Creamy Cabbage and Lemon Pasta


Prep time: 
10 minutes
Cooking time: 
20 minutes


Throwing together store cupboard staples with pasta can make a surprisingly luxurious supper


  • 200g pasta
  • 2 handfuls of breadcrumbs
  • 140g creme fraiche
  • 3 tablespoon olive oil
  • 3 cloves garlic
  • 1 onion
  • half a savoy cabbage
  • 125 ml white wine
  • lemon zest from one lemon


  1. Heat oven to 200C/180C fan/gas 6. In a bowl, mix the breadcrumbs with half the oil and 1 garlic clove, and season well. Spread out on a large baking tray and bake for 8 mins, until crisp and golden. Remove and set aside.
  2. Cook the pasta in a large pan of boiling water until al dente.
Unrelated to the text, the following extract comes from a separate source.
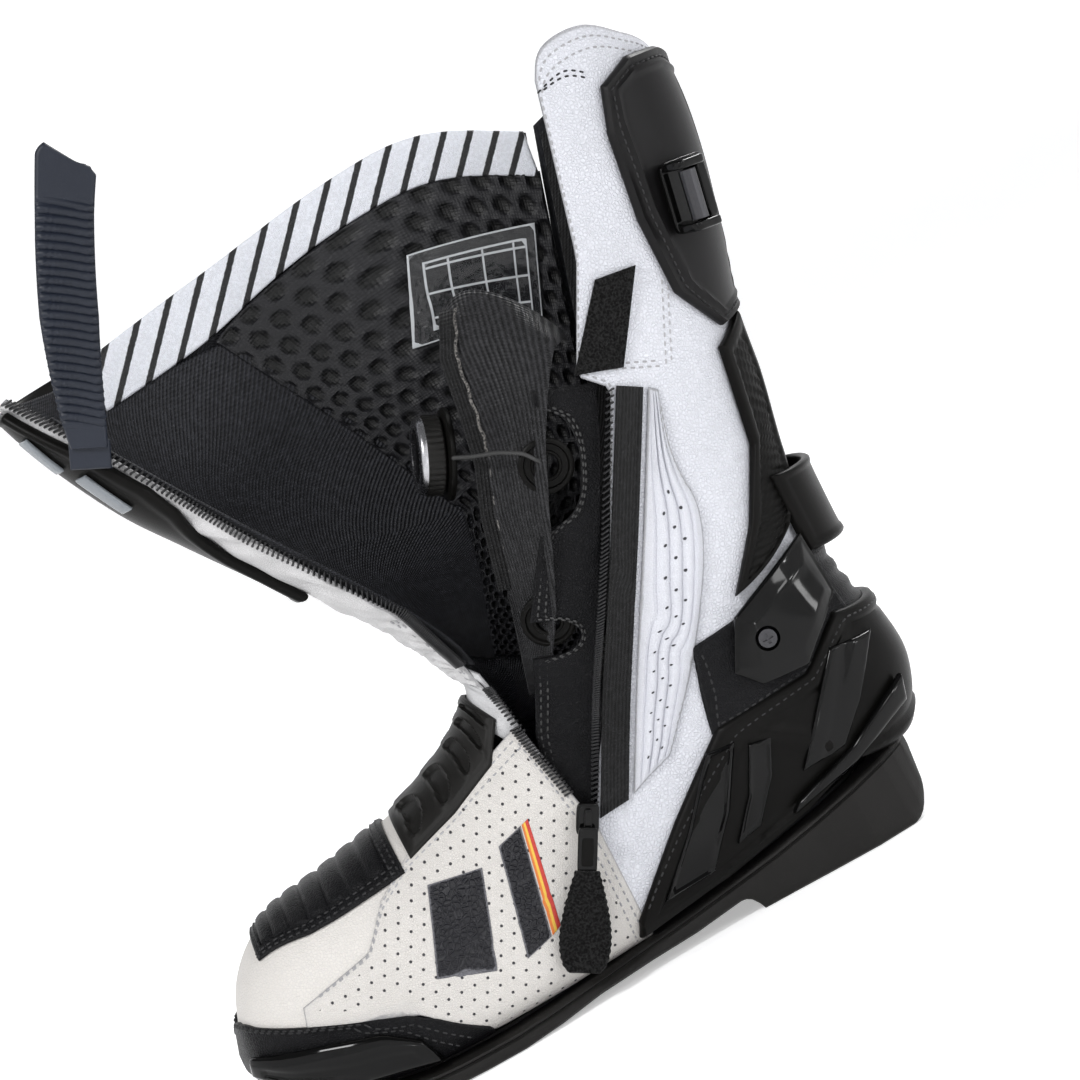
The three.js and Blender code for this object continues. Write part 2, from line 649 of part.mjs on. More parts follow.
function makeShin() {
  const edge = outerLine(SHIN_EDGE);
  const inner = innerFront(outerLine(SHIN_INNER));
  const top = joined(innerFront(outerLine([[-150, 334], [-186, 331], [-210, 327]])),
    outerLine([[-225, 336]]));
  panel("shin_panel", "white_leather", { left: inner, right: edge, high: top }, 10, 12, 0, LEATHER);
  panel("shin_lining", "knit_lining", {
    left: innerFront(outerLine([[-107, 152], [-95, 172], [-88, 196], [-114, 250], [-144, 306]])),
    right: outerLine([[-116, 150], [-128, 186], [-166, 240], [-202, 300], [-212, 316]]),
  }, 9, 12, LINING_IN, LINING_OUT);
  panel("shin_shell", "satin_plastic", {
    left: [[13.6, -34], [15.5, -42], [18.7, -38]],
    right: [[13.6, 14], [15.5, 15], [18.7, 9]],
  }, 8, 12, OVERLAY_LOW, 6);
  const inserts = [["shell_insert_upper", 17.6, 18.3], ["shell_insert_lower", 16.6, 17.3]];
  for (const [name, from, to] of inserts) {
    panel(name, "clear_plastic", {
      left: [[from, 14.5], [to, 12]],
      right: [[from, 19.5], [to, 17]],
    }, 1, 3, OVERLAY_LOW, 5);
  }
}

function makeGusset() {
  const low = joined(outerLine([[-70, 88], [-30, 90], [10, 92]]), [[11.35, 180]],
    reversed(innerBack(outerLine([[-86, 92], [-30, 90], [10, 92]]))));
  const high = joined(outerLine([[-62, 118], [-28, 116], [4, 113]]), [[12.4, 180]],
    reversed(innerBack(outerLine([[-88, 128], [-28, 116], [4, 113]]))));
  panel("ankle_gusset", "black_leather", {
    left: [low[0], high[0]],
    right: [low[low.length - 1], high[high.length - 1]],
    low,
    high,
  }, 18, 2, -3.4, -1.2);
}

function makeMedial() {
  const shin = [[-103, 143], [-90, 170], [-82.5, 195], [-110, 250], [-144, 308], [-147, 335]];
  const back = [[-70, 123], [-26, 200], [16, 325]];
  const top = [[-147, 335], [-133, 339], [-72, 346], [-24, 347], [16, 325]];
  const wall = {
    left: outerLine(shin),
    right: outerLine(back),
    low: outerLine([[-103, 143], [-88, 132], [-70, 123]]),
    high: outerLine(top),
  };
  for (const key of Object.keys(wall)) wall[key] = innerFront(wall[key]);
  panel("medial_wall", "white_leather", wall, 10, 10, 0, LEATHER);
  const lining = {
    left: outerLine([[-101, 148], [-91, 172], [-84, 196], [-110, 251], [-141, 309]]),
    right: outerLine([[-66, 127], [-24, 200], [12, 306]]),
    low: outerLine([[-101, 148], [-86, 136], [-66, 127]]),
    high: outerLine([[-141, 309], [-131, 317], [-72, 326], [-26, 326], [12, 306]]),
  };
  for (const key of Object.keys(lining)) lining[key] = innerFront(lining[key]);
  panel("medial_lining", "mesh_lining", lining, 12, 10, LINING_IN, LINING_OUT);
  const collar = {
    left: outerLine([[-196, 310], [-203, 326]]),
    right: outerLine([[13, 309], [15, 323]]),
    low: outerLine([[-196, 310], [-181, 312.5], [-146, 315], [-131, 320], [-72, 329], [-26, 329], [13, 309]]),
    high: outerLine([[-203, 326], [-186, 329], [-133, 337], [-72, 344], [-24, 345], [15, 323]]),
  };
  for (const key of Object.keys(collar)) collar[key] = innerFront(collar[key]);
  panel("collar_band", "striped_leather", collar, 16, 2, LINING_IN, LINING_OUT);
  panel("size_label", "clear_plastic", {
    left: innerFront(outerLine([[-70, 268], [-53, 304]])),
    right: innerFront(outerLine([[-16, 250], [2, 290]])),
  }, 5, 4, -6, -5);
}

function makeStrap() {
  const root = new THREE.Vector3(-210, -42, 300);
  const tip = new THREE.Vector3(-155, -48, 412);
  const way = tip.clone().sub(root);
  const length = way.length();
  way.normalize();
  const face = new THREE.Vector3(0, -1, 0).addScaledVector(way, way.y).normalize();
  const across = way.clone().cross(face);
  const place = (height) => (u, v) => {
    const bend = 9 * (v - v * v);
    const tipCut = v > 0.97 ? (u - 0.5) * 5 : 0;
    return root.clone()
      .addScaledVector(way, v * length + tipCut)
      .addScaledVector(across, (u - 0.5) * STRAP_WIDTH - bend)
      .addScaledVector(face, height(v));
  };
  const steps = STRAP_RIBS * 2 + 8;
  const ribs = (v) => STRAP_THICK + (v > 0.1 && v < 0.9 && Math.round(v * steps) % 2 ? 1.2 : 0);
  finish("strap", "black_rubber", between(1, STRAP_RIBS * 2 + 8, place(ribs), place(() => 0)));
  const anchor = between(3, 3, ...[-1, -3.4].map((h) => (u, v) => root.clone()
    .addScaledVector(way, -8 + 9 * v)
    .addScaledVector(across, (u - 0.5) * STRAP_WIDTH)
    .addScaledVector(face, h)));
  finish("strap_anchor", "satin_plastic", anchor);
}

// Inside of the leg: lacing flap, guides, tongue and dial.
function makeInside() {
  panel("inner_flap", "black_leather", {
    left: outerLine([[-104, 110], [-84, 150], [-52, 195], [-36, 236]]),
    right: outerLine([[-82, 92], [-62, 128], [-20, 205], [-10, 226]]),
  }, 4, 12, -6.6, -5);
  for (const [name, x, z] of [["lace_guide_upper", -45, 206], ["lace_guide_lower", -77, 147]]) {
    const [t, a] = outer(x, z);
    const ring = solid(disc(11, 3, -9.4, 24)).subtract(solid(disc(5, 6, -9.4, 16)));
    const shape = geometryOf(ring);
    shape.applyMatrix4(standOn(t, a, 0, new THREE.Vector3(0, 0, 1)));
    finish(name, "satin_plastic", shape);
  }
  const tongueAt = (offset) => (u, v) => {
    const x = -92 + 44 * v + 42 * u;
    const z = 190 + 82 * v - 14 * u;
    return new THREE.Vector3(x, -19 + 12 * (1 - u) ** 2 + offset, z - 6 * Math.sin(Math.PI * u));
  };
  finish("tongue", "knit_lining", between(8, 8, tongueAt(0), tongueAt(3)));
  const dialMatrix = new THREE.Matrix4().makeBasis(
    new THREE.Vector3(0, 1, 0),
    new THREE.Vector3(0.42, 0, 0.91),
    new THREE.Vector3(-0.91, 0, 0.42).multiplyScalar(-1),
  );
  const facing = new THREE.Vector3(-0.9, -0.12, 0.42).normalize();
  const side = new THREE.Vector3(0, 1, 0).cross(facing).normalize();
  dialMatrix.makeBasis(side, facing.clone().cross(side), facing);
  dialMatrix.setPosition(-82, -2, 228);
  const base = disc(DIAL_RADIUS + 2.5, 3, 1.5, 24);
  base.applyMatrix4(dialMatrix);
  finish("dial_base", "satin_plastic", base);
  const profile = [[0, 0], [15.5, 0], [DIAL_RADIUS, 1.5], [DIAL_RADIUS, 9], [15, 11], [0, 11.5]];
  const dial = new THREE.LatheGeometry(profile.map(([r, y]) => new THREE.Vector2(r, y)), 32);
  dial.rotateX(Math.PI / 2);
  dial.translate(0, 0, 3.5);
  dial.applyMatrix4(dialMatrix);
  finish("dial", "dial_metal", dial);
  const path = new THREE.CatmullRomCurve3([
    new THREE.Vector3(-70, -24, 222),
    new THREE.Vector3(-60, -27, 220),
    new THREE.Vector3(-51, -31, 216),
  ]);
  const square = new THREE.Shape([0, 1, 2, 3, 4, 5].map((k) => new THREE.Vector2(
    0.9 * Math.cos((k * Math.PI) / 3),
    0.9 * Math.sin((k * Math.PI) / 3),
  )));
  const lace = new THREE.ExtrudeGeometry(square, { steps: 8, extrudePath: path });
  finish("lace", "knit_lining", lace);
}

makeSole();
makeToe();
makeVamp();
makeHeel();
makeBrace();
makeShaft();
makeZip();
makeCatch();
makeShin();
makeGusset();
makeMedial();
makeStrap();
makeInside();

export default parts;
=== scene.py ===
# %% [markdown]
# A racing boot for the left foot, opened at its side zip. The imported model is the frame: its
# bodies move, and every piece made here rides on one of them, or, where it spans two, stays
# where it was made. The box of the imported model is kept.

# %% Load the frame
import math

import bmesh
import bpy
import numpy as np
from mathutils import Matrix, Vector


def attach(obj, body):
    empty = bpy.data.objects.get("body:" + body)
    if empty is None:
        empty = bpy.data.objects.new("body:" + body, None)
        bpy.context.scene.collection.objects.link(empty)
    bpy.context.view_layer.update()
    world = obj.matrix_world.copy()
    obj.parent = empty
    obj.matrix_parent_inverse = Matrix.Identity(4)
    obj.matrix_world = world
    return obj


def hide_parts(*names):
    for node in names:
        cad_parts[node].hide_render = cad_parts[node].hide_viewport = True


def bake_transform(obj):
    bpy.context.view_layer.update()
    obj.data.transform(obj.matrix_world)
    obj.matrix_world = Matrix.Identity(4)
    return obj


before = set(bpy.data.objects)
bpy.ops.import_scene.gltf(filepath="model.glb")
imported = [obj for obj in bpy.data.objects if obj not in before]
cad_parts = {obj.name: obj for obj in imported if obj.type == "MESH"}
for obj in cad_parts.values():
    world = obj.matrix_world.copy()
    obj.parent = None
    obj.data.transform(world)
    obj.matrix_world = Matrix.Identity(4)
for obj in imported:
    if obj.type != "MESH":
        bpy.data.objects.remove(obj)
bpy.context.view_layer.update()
MM = 0.001

# %% [markdown]
# The boot lies tilted in front of a long lens: heel up, toe down. Turning the camera about its
# own axis gives that tilt and leaves the boot standing flat in its own frame, so the other
# views still look natural. A long focal length keeps the outline close to a plain side view.

# %% Camera
TARGET = Vector((-62.0, 0, 176)) * MM
AZIMUTH, ELEVATION, ROLL = 0.0, 6.5, 29.0
DISTANCE, FOCAL_LENGTH = 2.25, 180
away = Vector((
    -math.sin(math.radians(AZIMUTH)) * math.cos(math.radians(ELEVATION)),
    -math.cos(math.radians(AZIMUTH)) * math.cos(math.radians(ELEVATION)),
    math.sin(math.radians(ELEVATION)),
))
level = Vector((0, 0, 1)).cross(away).normalized()
upright = away.cross(level)
turn = math.radians(ROLL)
right = level * math.cos(turn) - upright * math.sin(turn)
up = upright * math.cos(turn) + level * math.sin(turn)
camera = bpy.data.objects.new("camera", bpy.data.cameras.new("camera"))
camera.data.lens = FOCAL_LENGTH
camera.data.sensor_width = 36
camera.matrix_world = Matrix.Translation(TARGET + away * DISTANCE) @ Matrix(
    (right, up, away)).transposed().to_4x4()
bpy.context.scene.collection.objects.link(camera)
bpy.context.scene.camera = camera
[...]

Meanwhile, pour the remaining oil into a frying pan, add the onion and remaining garlic, season and cook for about 4 mins until golden, then add the wine and lemon zest. Reduce for a few mins, then add the crème fraîche. Remove from heat but keep warm.
  3. Add the cabbage to the pasta water for the last 3 mins of cooking time. Drain and return to the pan, add the creamy sauce to the pasta and toss together. Divide between 2 bowls and top with the crumbs.